The Warshak consensus report observed that none of the four significant outcomes reported by McIntosh et al. were derived from measures that met basic scientific standards,24 a point also noted by Nielsen in greater detail.25
That’s right, none of the measures used by McIntosh had been validated for the purpose for which she used them. For example, scientists who study infants and toddlers have long noticed that children in that developmental range begin to look often to their mothers and to direct their attention to other things. This behavior has been validated as a predictor of the child’s starting to use language. In short, when a child starts to engage in that behavior, it’s a sign that the child is developing and will soon start to form words.

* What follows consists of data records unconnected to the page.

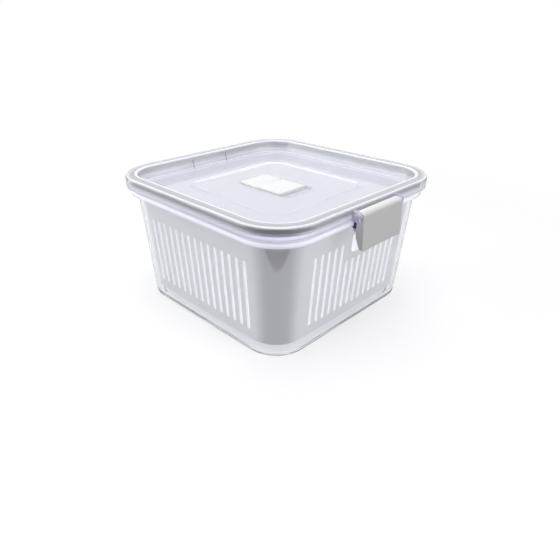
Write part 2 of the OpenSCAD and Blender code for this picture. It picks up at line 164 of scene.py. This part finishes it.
# Opaque plastics and silicone
MOULDED_IOR = 1.49
TONE_SCALE = 14.0
TONE_DETAIL = 3.0
GLOSS_SCALE = 90.0
GRAIN_DETAIL = 4.0
# Painted shade: the basket's outside, greyer than its inside, which is painted lit
BASKET_OUTSIDE_SHADED = ((0.505, 0.51, 0.515, 1), (0.48, 0.485, 0.49, 1))
# Painted shade in the basket's corners
BASKET_CORNER_SHADE = (0.4, 0.4, 0.405, 1)
# Painted shadow of the rim at the top of each corner
BASKET_RIM_SHADOW = (0.22, 0.22, 0.225, 1)
BASKET_INSIDE_LIT = ((0.95, 0.95, 0.955, 1), (0.93, 0.93, 0.94, 1))
BASKET_ROUGHNESS = (0.4, 0.5)
BASKET_GRAIN = (900.0, 0.00002)
# Painted light: the basket glows on its outside except in the corners, and a little inside
BASKET_PAINTED_GLOW = 0.35
OUTSIDE_PAINTED_GLOW = (0.304, 0.304, 0.324, 1)
# Painted light round the finger holes
HOLE_PAINTED_GLOW = (0.95, 0.95, 0.98, 1)
INSIDE_PAINTED_GLOW = (0.16, 0.16, 0.16, 1)
VENT_TONES = ((0.76, 0.77, 0.775, 1), (0.73, 0.74, 0.75, 1))
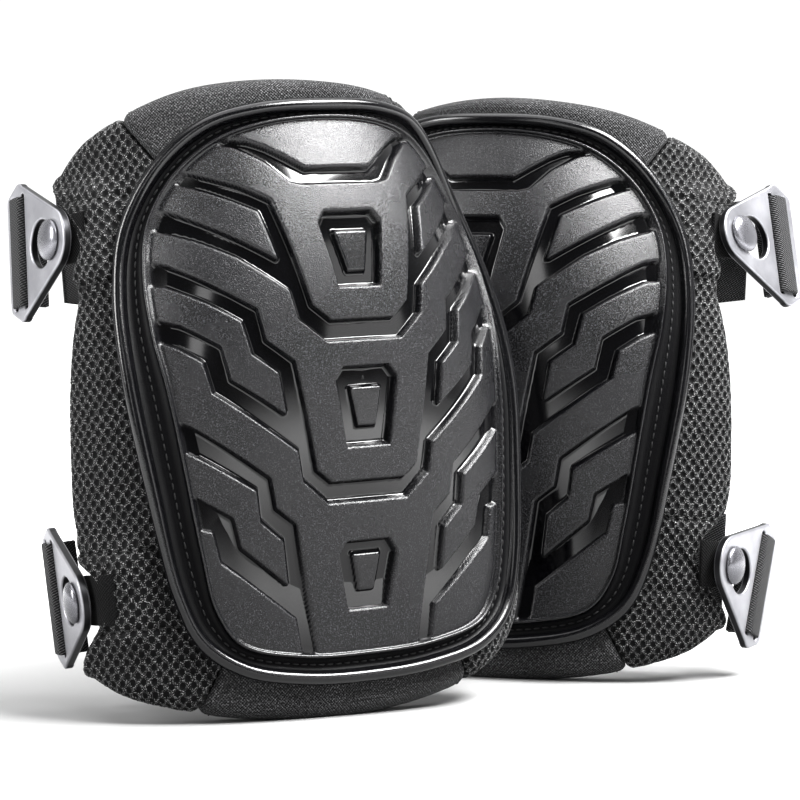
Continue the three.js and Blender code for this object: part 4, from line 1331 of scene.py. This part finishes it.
ROOM_FRONT, ROOM_BACK = 0.12, 1.1
SOFTBOXES = {
    "overhead_right": ((0.95, -0.32, 1.5), (1.4, 0.7), 135),
    "right_window": ((1.45, -0.75, 0.6), (0.8, 0.7), 5),
    "left_window": ((-1.6, -0.6, 0.85), (0.6, 1.0), 36),
    "front_window": ((-0.45, -1.7, 0.75), (0.3, 0.8), 4),
}


def make_light():
    """A room that is bright behind and darker in front, and softboxes. The camera sees it white."""
    world = bpy.data.worlds.new("studio")
    world.use_nodes = True
    tree = world.node_tree
    background = tree.nodes["Background"]
    background.inputs["Color"].default_value = (1, 1, 1, 1)
    split = tree.nodes.new("ShaderNodeSeparateXYZ")
    tree.links.new(tree.nodes.new("ShaderNodeTexCoord").outputs["Generated"], split.inputs[0])
    strength = remap(tree, split.outputs[1], -0.3, 0.8, ROOM_FRONT, ROOM_BACK, "SMOOTHSTEP")
    seen = tree.nodes.new("ShaderNodeLightPath").outputs["Is Camera Ray"]
    strength = value_math(tree, "MAXIMUM", strength, seen)
    tree.links.new(strength, background.inputs["Strength"])
    bpy.context.scene.world = world
    bpy.context.scene.view_settings.view_transform = "Standard"
    bpy.context.scene.view_settings.gamma = 0.86
    for name, (place, size, power) in SOFTBOXES.items():
        softbox(name, place, (0, 0, 0.13), size, power)
    sky = bpy.data.lights.new("ceiling", "SUN")
    sky.energy = 3.6
    sky.angle = math.radians(70)
    link(bpy.data.objects.new("ceiling", sky))


# Where the camera stands from the left pad's own origin, in millimetres
CAMERA_FROM_PAD = (12.114, -1204.660, 43.052)
CAMERA_LENS = 144
CAMERA_DOWN, CAMERA_ROLL = 2.247, 0.18
CAMERA_SHIFT = -0.0151


def make_camera(pad):
    data = bpy.data.cameras.new("camera")
    data.sensor_width = 36
    data.lens = CAMERA_LENS
    data.shift_y = CAMERA_SHIFT
    data.clip_start, data.clip_end = 0.05, 50
    camera = link(bpy.data.objects.new("camera", data))
    camera.location = Vector((pad.place + CAMERA_FROM_PAD) * MM)
    looking = Matrix.Rotation(math.radians(90 - CAMERA_DOWN), 4, "X") @ Matrix.Rotation(
        math.radians(CAMERA_ROLL), 4, "Z")
    camera.rotation_euler = looking.to_euler()
    bpy.context.scene.camera = camera


pads = [Pad(spec) for spec in PADS]
make_camera(pads[0])
for pad in pads:
    make_cap(pad)
    make_body(pad)
    for part in STUD_PLACES:
        make_tab(pad, part)
        make_stud(pad, part)
        make_clip(pad, part)
        make_strap_end(pad, part)
        make_strap(pad, part)
make_floor()
make_light()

So McIntosh asked her group of mothers three questions extracted from the usual survey that determines incipient language usage and decided, entirely on her own, that children exhibiting that behavior were in fact anxious and suffering from having overnights with Dad. To summarize, she used methodology that had never been validated for any purpose, derived from methodology that’s been validated for a completely different purpose, nakedly asserted that a positive development was a negative one and, of all things, one that was related to care by fathers even though there was nothing to connect that behavior and father presence or absence.
That’s a methodology that’s so loony and so frankly biased that it’s hard to grasp. But suffice it to say that no scientist who’s truly trying to learn the truth about anything uses methodology that flawed. Only a scientist with a pre-conceived notion of the outcome she desires does such a thing.